Given how GenAI can enable virtually any employee to query and analyze data using natural language and let engineers and other experts automate processes, generative AI is expected to be as significant as technologies such as the internet in the 1990s and the telephone a century ago.
In 2023, in the months after the launch of ChatGPT, enterprises and vendors alike began investing in generative AI tools. In 2024, they started delivering them. As the year progressed, however, so did the capabilities of the AI applications. At first, many were assistants that enabled users to ask questions of their data. By the end of the year, agentic AI -- AI applications that not only reacted to when prompted but also were able to act autonomously to make suggestions, surface insights and even carry out actions -- was becoming a trend.
That will continue in 2025, according to Saurabh Abhyankar, chief product officer of MicroStrategy.
"Contextual, agentic AI," he said when asked what the biggest trend in data will be in 2025. "Instead of wasting time seeking information from disparate applications and dashboards, information should come to you when and where you need it. Agentic AI can proactively provide insights in-stream based on the context of an employee's work."

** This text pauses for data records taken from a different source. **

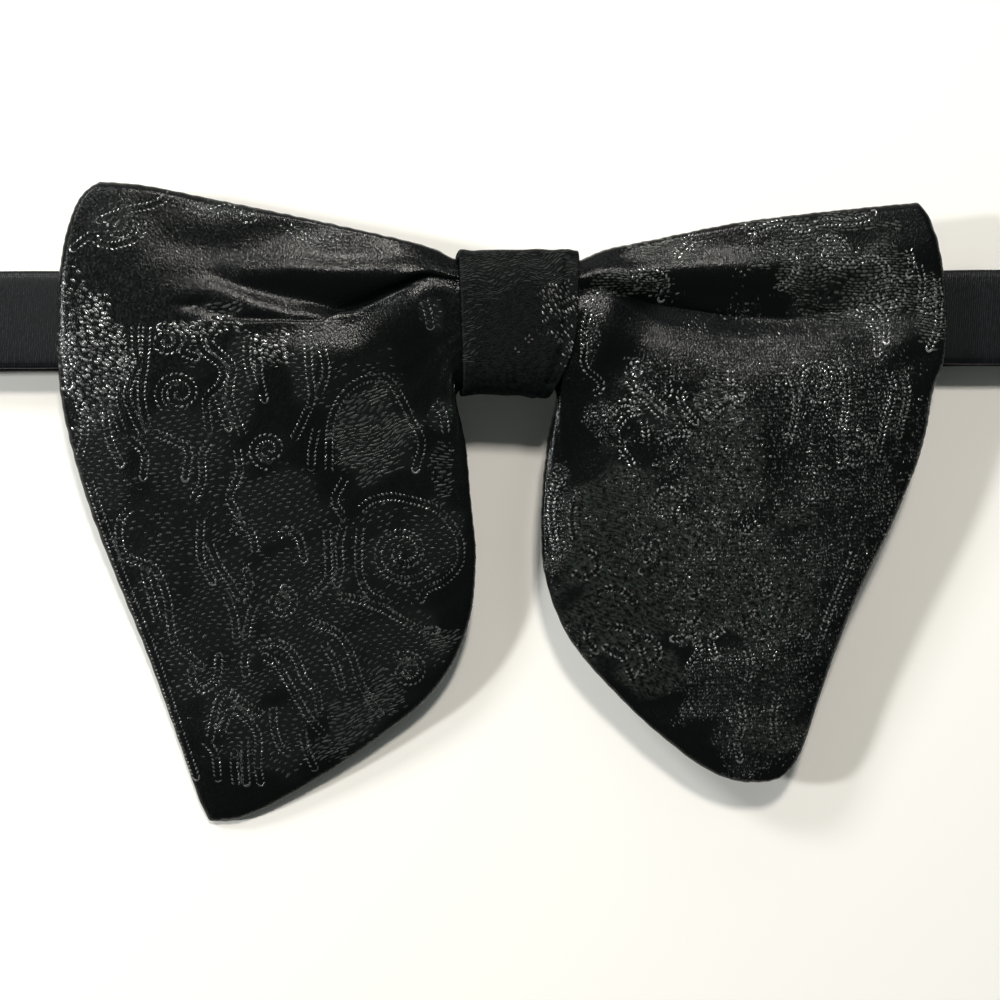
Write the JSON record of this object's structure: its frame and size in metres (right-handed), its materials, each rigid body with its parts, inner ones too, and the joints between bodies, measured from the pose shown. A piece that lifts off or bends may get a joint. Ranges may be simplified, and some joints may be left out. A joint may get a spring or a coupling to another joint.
{
  "type": "oversized bow tie",
  "caption": "Wide drooping ready-tied bow in black figured brocade with a wrapped knot, on a satin neck strap that closes in a loop.",
  "frame": {"origin": "on the surface that the bow lies on, under the middle of the knot, on the underside of the strap's lower run", "axes": "+X to the right of the bow's face along the strap, +Y up the face towards the wings' top edges, +Z out of the face, away from the surface"},
  "size_m": [0.2224, 0.1241, 0.0207],
  "materials": {
    "brocade": "black jacquard brocade: satin ground with raised thread floats in a paisley and scroll figure",
    "strap_satin": "blue-black satin ribbon with a fine slanting twill line",
    "clasp_metal": "black lacquered metal, half gloss"
  },
  "bodies": {
    "root": {"left_wing": "brocade", "right_wing": "brocade", "knot": "brocade", "neck_strap": "strap_satin", "clasp": "clasp_metal"}
  },
  "joints": []
}
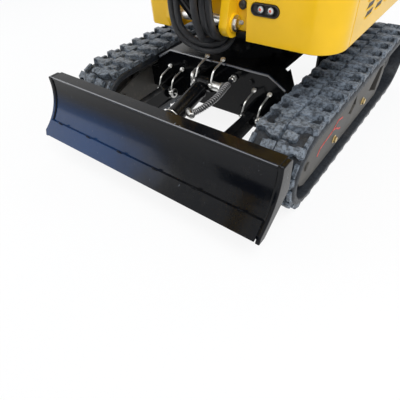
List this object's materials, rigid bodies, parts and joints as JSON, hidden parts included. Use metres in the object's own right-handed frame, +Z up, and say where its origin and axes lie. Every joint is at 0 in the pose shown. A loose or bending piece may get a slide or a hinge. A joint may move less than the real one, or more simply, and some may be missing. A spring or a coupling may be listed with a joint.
{
  "type": "mini excavator",
  "caption": "Compact tracked digger with a dozer blade, a slewing house with an open canopy, and a boom, arm and bucket on hydraulic cylinders.",
  "frame": {"origin": "middle of the machine's box at floor level, under the tracks' shoes", "axes": "-Y is the front, where the blade, boom and bucket are; +X is the operator's left; +Z is up. The slew axis stands at x 0, y 0.612."},
  "size_m": [0.96, 2.6038, 2.235],
  "materials": {
    "yellow_paint": "glossy bright yellow machine paint, dusty and lightly scuffed",
    "black_paint": "glossy black paint, worn along its edges",
    "frame_paint": "satin grey-brown black paint with dust",
    "cast_black": "painted casting, satin",
    "worn_steel": "bare steel with scuffs and light rust",
    "zinc_steel": "zinc plated pins and fittings",
    "chrome_rod": "polished chrome",
    "track_rubber": "worn blue-grey rubber",
    "hose_rubber": "ribbed hydraulic hose cover",
    "seat_vinyl": "black vinyl with sewn seams",
    "dark_plastic": "moulded black plastic",
    "lamp_lens": "clear moulded lens over a reflector"
  },
  "bodies": {
    "undercarriage": {"centre_frame": "black_paint", "track_frame_left": "frame_paint", "track_frame_right": "frame_paint", "rubber_track_left": "track_rubber", "rubber_track_right": "track_rubber", "front_idler_left": "cast_black", "front_idler_right": "cast_black", "drive_sprocket_left": "worn_steel", "drive_sprocket_right": "worn_steel", "slew_ring": "worn_steel"},
    "blade": {"blade_mouldboard": "black_paint", "blade_push_arm_left": "black_paint", "blade_push_arm_right": "black_paint", "blade_cutting_edge": "worn_steel"},
    "blade_cylinder": {"blade_cylinder_barrel": "black_paint", "blade_hose": "hose_rubber"},
    "blade_rod": {"blade_cylinder_rod": "chrome_rod"},
    "house": {"house_deck": "black_paint", "boom_ears": "yellow_paint", "front_panel_left": "yellow_paint", "front_panel_right": "yellow_paint", "lamp_cluster": "lamp_lens", "recess_panel_left": "yellow_paint", "side_cover_left": "yellow_paint", "side_cover_right": "yellow_paint", "counterweight": "cast_black", "floor_plate": "cast_black", "seat_base": "black_paint", "engine": "cast_black", "seat_cushion": "seat_vinyl", "seat_back": "seat_vinyl", "seat_pan": "cast_black", "control_stand": "black_paint", "control_levers": "dark_plastic", "canopy_frame": "black_paint", "canopy_roof": "yellow_paint", "boom_hoses": "hose_rubber"},
    "hood": {"engine_hood": "yellow_paint"},
    "boom": {"boom": "yellow_paint", "boom_pipes": "zinc_steel"},
    "boom_cylinder": {"boom_cylinder_barrel": "black_paint"},
    "boom_rod": {"boom_cylinder_rod": "chrome_rod"},
    "arm": {"arm": "yellow_paint"},
    "arm_cylinder": {"arm_cylinder_barrel": "black_paint"},
    "arm_rod": {"arm_cylinder_rod": "chrome_rod"},
    "rocker": {"rocker_link_left": "cast_black", "rocker_link_right": "cast_black"},
    "push_link": {"push_link": "cast_black"},
    "bucket_cylinder": {"bucket_cylinder_barrel": "black_paint"},
    "bucket_rod": {"bucket_cylinder_rod": "chrome_rod"},
    "bucket": {"bucket": "black_paint"}
  },
  "joints": [
    {"name": "slew", "type": "hinge", "parent": "undercarriage", "child": "house", "pos_m": [0, 0.61192, 0], "axis": [0, 0, 1], "continuous": true},
    {"name": "blade_lift", "type": "hinge", "parent": "undercarriage", "child": "blade", "pos_m": [0, 0.30292, 0.168], "axis": [-1, 0, 0], "range_deg": [-24, 14]},
    {"name": "blade_cylinder_tilt", "type": "hinge", "parent": "undercarriage", "child": "blade_cylinder", "pos_m": [0, 0.30292, 0.25], "axis": [-1, 0, 0], "range_deg": [-24, 14]},
    {"name": "blade_rod_slide", "type": "slide", "parent": "blade_cylinder", "child": "blade_rod", "axis": [0, -0.9768, -0.214], "range_m": [-0.021, 0.035]},
    {"name": "boom_lift", "type": "hinge", "parent": "house", "child": "boom", "pos_m": [0, 0.38192, 0.69], "axis": [-1, 0, 0], "range_deg": [-48, 45], "deforming": ["boom_hoses"]},
    {"name": "boom_cylinder_tilt", "type": "hinge", "parent": "house", "child": "boom_cylinder", "pos_m": [0, 0.31292, 0.471], "axis": [-1, 0, 0], "range_deg": [-40, 37]},
    {"name": "boom_rod_slide", "type": "slide", "parent": "boom_cylinder", "child": "boom_rod", "axis": [0, -0.6499, 0.76], "range_m": [-0.164, 0.154]},
    {"name": "arm_swing", "type": "hinge", "parent": "boom", "child": "arm", "pos_m": [0, -0.78308, 1.109], "axis": [1, 0, 0], "range_deg": [-52, 58]},
    {"name": "arm_cylinder_tilt", "type": "hinge", "parent": "boom", "child": "arm_cylinder", "pos_m": [0, -0.07808, 1.31], "axis": [1, 0, 0], "range_deg": [-4, 4]},
    {"name": "arm_rod_slide", "type": "slide", "parent": "arm_cylinder", "child": "arm_rod", "axis": [0, -0.9972, -0.0748], "range_m": [-0.12, 0.134]},
    {"name": "bucket_curl", "type": "hinge", "parent": "arm", "child": "bucket", "pos_m": [0, -1.12118, 0.38395], "axis": [1, 0, 0], "range_deg": [-85, 45]},
    {"name": "rocker_turn", "type": "hinge", "parent": "arm", "child": "rocker", "pos_m": [0, -1.04088, 0.55615], "axis": [1, 0, 0], "range_deg": [-85, 45]},
    {"name": "push_link_turn", "type": "hinge", "parent": "rocker", "child": "push_link", "pos_m": [0, -1.18234, 0.56853], "axis": [1, 0, 0], "range_deg": [-45, 85]},
    {"name": "bucket_cylinder_tilt", "type": "hinge", "parent": "arm", "child": "bucket_cylinder", "pos_m": [0, -0.88459, 1.15633], "axis": [1, 0, 0], "range_deg": [-2, 2]},
    {"name": "bucket_rod_slide", "type": "slide", "parent": "bucket_cylinder", "child": "bucket_rod", "axis": [0, -0.4519, -0.8921], "range_m": [-0.174, 0.093]},
    {"name": "hood_open", "type": "hinge", "parent": "house", "child": "hood", "pos_m": [0, 1.08292, 0.889], "axis": [1, 0, 0], "range_deg": [0, 60]}
  ],
  "couplings": [
    {"joint": "blade_cylinder_tilt", "follows": "blade_lift", "ratio": 0.92024},
    {"joint": "blade_rod_slide", "follows": "blade_lift", "m_per_rad": -0.07755},
    {"joint": "boom_cylinder_tilt", "follows": "boom_lift", "ratio": 0.7943},
    {"joint": "boom_rod_slide", "follows": "boom_lift", "m_per_rad": 0.19266},
    {"joint": "arm_cylinder_tilt", "follows": "arm_swing", "ratio": 0.04505},
    {"joint": "arm_rod_slide", "follows": "arm_swing", "m_per_rad": 0.12966},
    {"joint": "rocker_turn", "follows": "bucket_curl", "ratio": 1},
    {"joint": "push_link_turn", "follows": "bucket_curl", "ratio": -1},
    {"joint": "bucket_cylinder_tilt", "follows": "bucket_curl", "ratio": 0.007},
    {"joint": "bucket_rod_slide", "follows": "bucket_curl", "m_per_rad": 0.11584}
  ]
}
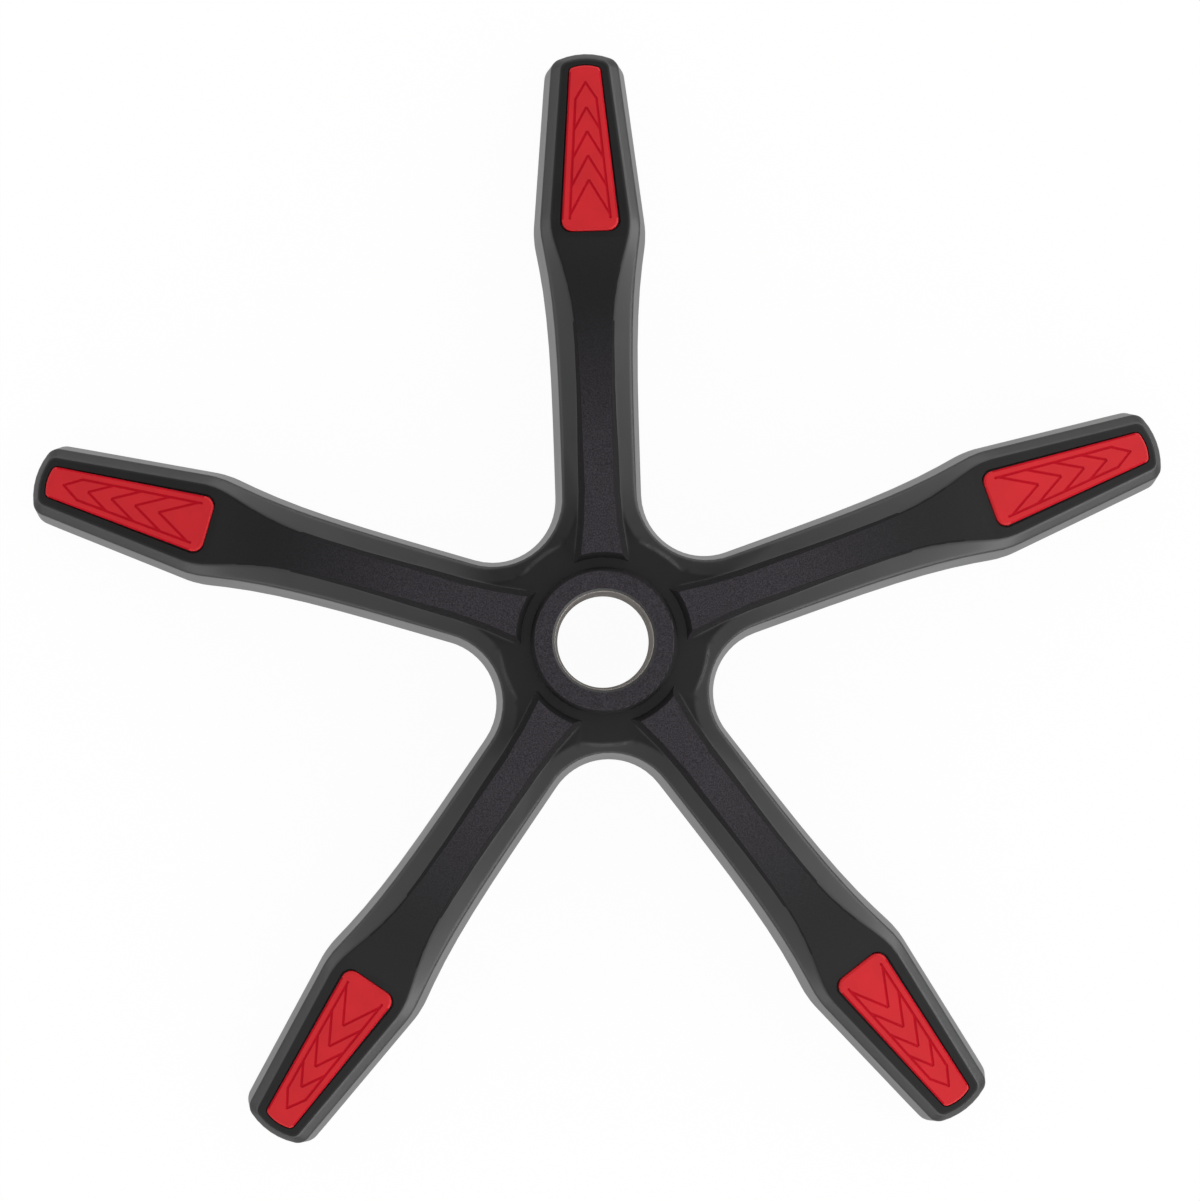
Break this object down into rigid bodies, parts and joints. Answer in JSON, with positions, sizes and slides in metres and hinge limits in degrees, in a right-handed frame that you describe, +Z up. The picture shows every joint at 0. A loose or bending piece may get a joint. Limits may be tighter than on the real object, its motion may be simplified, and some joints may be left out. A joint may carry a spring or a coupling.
{
  "type": "office chair five star base",
  "caption": "Star-shaped office chair base with arched, ribbed arms, a steel-lined bore for the gas lift, caster sockets under the tips and red foot pads.",
  "frame": {"origin": "on the axis of the lift bore, at the steel sleeve's upper rim", "axes": "+Z up along the bore, the way the gas lift leaves; +Y along the first arm"},
  "size_m": [0.591, 0.5653, 0.075],
  "materials": {
    "black_nylon": "fine-grained black moulding with smoother sloping flanks",
    "sleeve_steel": "plain turned steel",
    "red_pad": "satin red with engraved lines"
  },
  "bodies": {
    "root": {"base_moulding": "black_nylon", "lift_sleeve": "sleeve_steel", "foot_pad_1": "red_pad", "foot_pad_2": "red_pad", "foot_pad_3": "red_pad", "foot_pad_4": "red_pad", "foot_pad_5": "red_pad"}
  },
  "joints": []
}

For example, when a sales representative prepares for a customer meeting and needs to do research, such as looking into past orders and recent support tickets to prepare, they typically need to use multiple systems and reports, Abhyankar continued.
"Contextual, agentic AI will change that."
The result will be a paradigm shift in the way data is delivered and users consume information, according to Thomas Bodenski, COO and chief data and analytics officer of TS Imagine, a financial technology firm that uses Snowflake for its data management needs.
"Generative AI will redefine the data delivery lifecycle in 2025, driving significant productivity gains for data professionals," he said. "SaaS companies with strong data strategies will lead the way, enabling the rapid deployment of AI-driven features and empowering users with self-service analytics. Firms that prioritize complete, trustworthy data will outpace competitors."
TS Imagine is one of those firms, he continued.
"We've dedicated significant effort to leveraging generative AI in every step of our data delivery lifecycle -- from conception to deployment, and even troubleshooting production problems," he said. "Now, we're automating the entire data delivery lifecycle, bringing these individual steps together to achieve a new level of efficiency and scalability."
While BI will be transformed by AI, data management will be affected as well, according to Ariel Katz, chief executive officer of analytics vendor Sisense.
Enterprises will train AI applications to write code, enabling the AI tools to develop entire applications without human intervention other than making sure the code is correct. In addition, enterprises will deploy AI tools to automate complex tasks such as bug detection.
"Major tech companies such as Microsoft and Google have already integrated AI tools into their development pipelines, marking a turning point in software creation," Katz said.
But while the benefits might be substantial for organizations, he added that they could come at a human cost.
"While AI liberates developers from routine work, it also threatens job security, forcing them to evolve or risk being left behind in this new era of coding innovation," Katz said.
Eric Avidon is a senior news writer for TechTarget Editorial and a journalist with more than 25 years of experience. He covers analytics and data management.